======== Given material ========
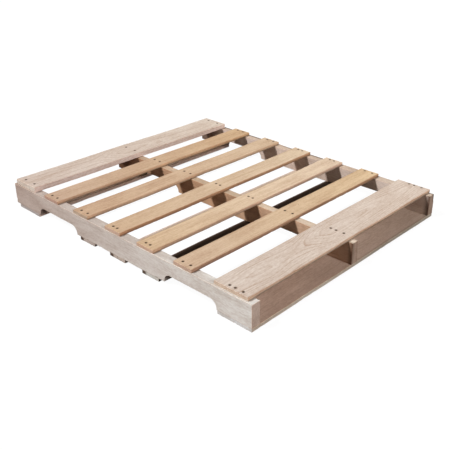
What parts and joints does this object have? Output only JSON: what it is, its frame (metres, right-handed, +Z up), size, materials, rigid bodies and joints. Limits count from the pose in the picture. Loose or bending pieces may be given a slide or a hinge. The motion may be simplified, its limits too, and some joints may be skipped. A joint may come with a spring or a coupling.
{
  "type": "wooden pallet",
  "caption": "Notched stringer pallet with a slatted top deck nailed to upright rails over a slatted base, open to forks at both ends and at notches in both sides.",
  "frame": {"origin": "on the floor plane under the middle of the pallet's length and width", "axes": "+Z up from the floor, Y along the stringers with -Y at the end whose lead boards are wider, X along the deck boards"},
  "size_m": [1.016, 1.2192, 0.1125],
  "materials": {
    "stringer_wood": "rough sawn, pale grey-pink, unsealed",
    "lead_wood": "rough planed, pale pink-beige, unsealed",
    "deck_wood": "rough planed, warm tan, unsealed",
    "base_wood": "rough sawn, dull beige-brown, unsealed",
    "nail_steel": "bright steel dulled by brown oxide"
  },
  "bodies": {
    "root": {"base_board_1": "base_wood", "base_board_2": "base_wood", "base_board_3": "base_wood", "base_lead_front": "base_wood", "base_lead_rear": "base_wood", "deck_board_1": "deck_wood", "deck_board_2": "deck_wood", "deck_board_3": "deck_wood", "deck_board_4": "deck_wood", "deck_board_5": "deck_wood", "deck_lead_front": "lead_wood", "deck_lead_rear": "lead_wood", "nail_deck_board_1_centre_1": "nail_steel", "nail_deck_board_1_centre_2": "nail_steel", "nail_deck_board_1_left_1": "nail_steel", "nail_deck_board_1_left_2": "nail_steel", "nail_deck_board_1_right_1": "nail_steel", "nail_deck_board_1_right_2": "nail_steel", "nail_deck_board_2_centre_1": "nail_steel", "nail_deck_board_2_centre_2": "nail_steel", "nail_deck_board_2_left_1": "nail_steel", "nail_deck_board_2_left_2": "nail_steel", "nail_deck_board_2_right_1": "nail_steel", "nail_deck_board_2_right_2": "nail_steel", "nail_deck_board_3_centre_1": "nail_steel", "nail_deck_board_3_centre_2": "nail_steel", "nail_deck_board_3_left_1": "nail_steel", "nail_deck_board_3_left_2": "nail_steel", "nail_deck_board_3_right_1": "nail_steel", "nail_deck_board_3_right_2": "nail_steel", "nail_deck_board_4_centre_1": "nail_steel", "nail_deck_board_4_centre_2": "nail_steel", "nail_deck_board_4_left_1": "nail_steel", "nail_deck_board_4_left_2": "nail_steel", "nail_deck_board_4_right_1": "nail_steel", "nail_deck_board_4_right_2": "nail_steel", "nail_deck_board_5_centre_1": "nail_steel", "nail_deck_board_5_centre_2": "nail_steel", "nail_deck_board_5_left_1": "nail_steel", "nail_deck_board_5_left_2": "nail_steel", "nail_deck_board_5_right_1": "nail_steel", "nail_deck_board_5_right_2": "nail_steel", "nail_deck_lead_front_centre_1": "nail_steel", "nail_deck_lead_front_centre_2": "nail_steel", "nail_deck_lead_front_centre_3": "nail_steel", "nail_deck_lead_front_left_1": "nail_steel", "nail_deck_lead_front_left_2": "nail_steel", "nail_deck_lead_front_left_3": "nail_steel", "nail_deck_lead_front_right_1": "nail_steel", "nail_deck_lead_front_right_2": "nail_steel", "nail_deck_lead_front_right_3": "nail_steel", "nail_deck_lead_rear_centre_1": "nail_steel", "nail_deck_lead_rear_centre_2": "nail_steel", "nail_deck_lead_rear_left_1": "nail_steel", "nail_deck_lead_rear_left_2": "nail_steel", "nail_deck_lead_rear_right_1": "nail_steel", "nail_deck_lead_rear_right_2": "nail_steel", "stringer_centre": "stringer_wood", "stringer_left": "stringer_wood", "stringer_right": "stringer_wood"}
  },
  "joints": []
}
========
Find the count of lines in the data above where the string "materials" occurs. Provide that number alone.

2